MATTHEW CHASE-DANIEL (né Chase) left New York City in 1970 for the Berkshire Mountains where he raised tadpoles, minnows, and a raccoon, learned to fall off a horse, and hunt morels, wild violets, and rainbow trout. In the early 1980s he made his way to the Ojai Foundation where he spent a year studying Zen and Tibetan Buddhism, Lakota Sweat Lodge ritual, and Northwest Coast carving, while growing his hair into ragged dreadlocks, eating macrobiotic food, and wearing bedsheets in the style of a South Indian ascetic monk. Later in the decade, Chase-Daniel studied at Sarah Lawrence College (B.A.) and in Paris, France, where he studied cultural anthropology, photography, and ethnographic film production (Ecole Pratique des Hautes Etudes & Sorbonne). Since 1989, he has lived in Santa Fe, New Mexico, renovating old houses, growing green chard, and making family and art. His photography and sculpture have been exhibited across the U.S. and in Europe and Japan. He has created public art projects in New Mexico, Colorado, Florida, Italy, and the Kingdom of the Netherlands. His photography is represented by Craig Krull Gallery in Santa Monica, California. He is the co-founder, co-owner, and co-curator of Axle Contemporary.

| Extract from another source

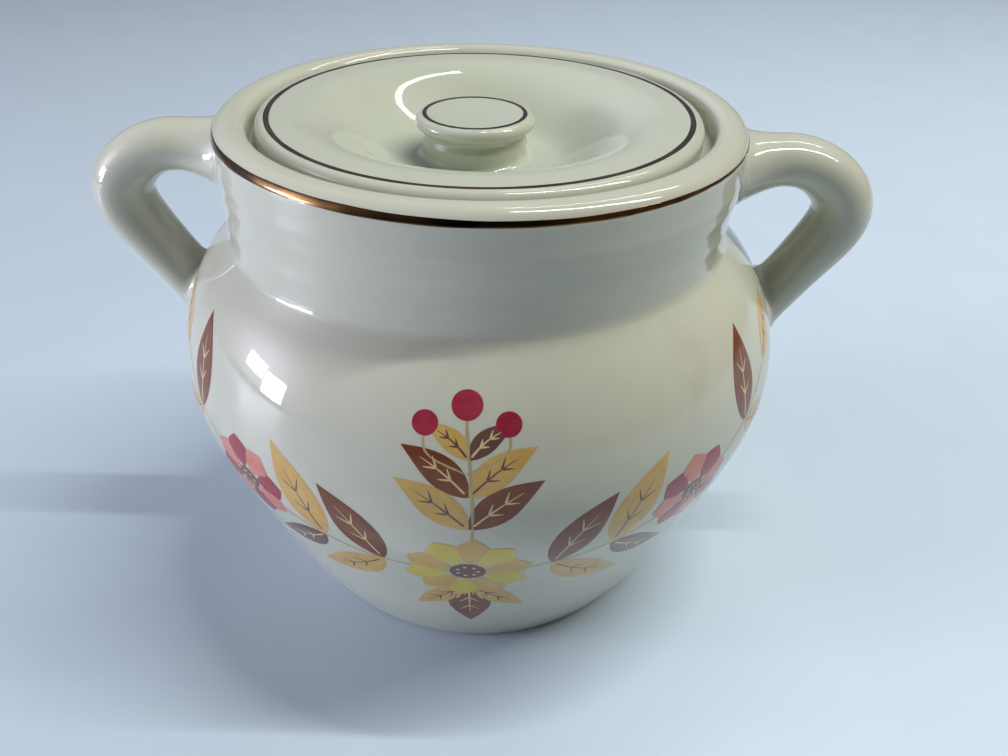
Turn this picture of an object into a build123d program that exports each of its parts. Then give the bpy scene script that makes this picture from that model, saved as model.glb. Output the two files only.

JERRY WELLMAN grew up near the Menominee reservation in frigid north-central Wisconsin. He left a not so promising job with a traveling carnival to go to school in California eventually graduating from CALARTS with an MFA. He works in many arts media. His documentary film Fairy Tracks, in search of the spirit in nature, played in film festivals throughout the world. His paintings have been seen in many museums and gallery exhibitions. He has also published several books including Shadows and What to do with a Dead Pinon. Along the way, pursuing his life as an artist, Wellman became a firefighter in the Yukon Territory, a woodsman in Alaska, an ordained minister, an indian trader (one who represents American Indian arts and crafts), a ceramic tile manufacturer, a teacher, a husband and father, and lately co-founder, co-owner, and co-curator of a mobile art gallery; Axle Contemporary. For Wellman, it's all art, or else art fodder.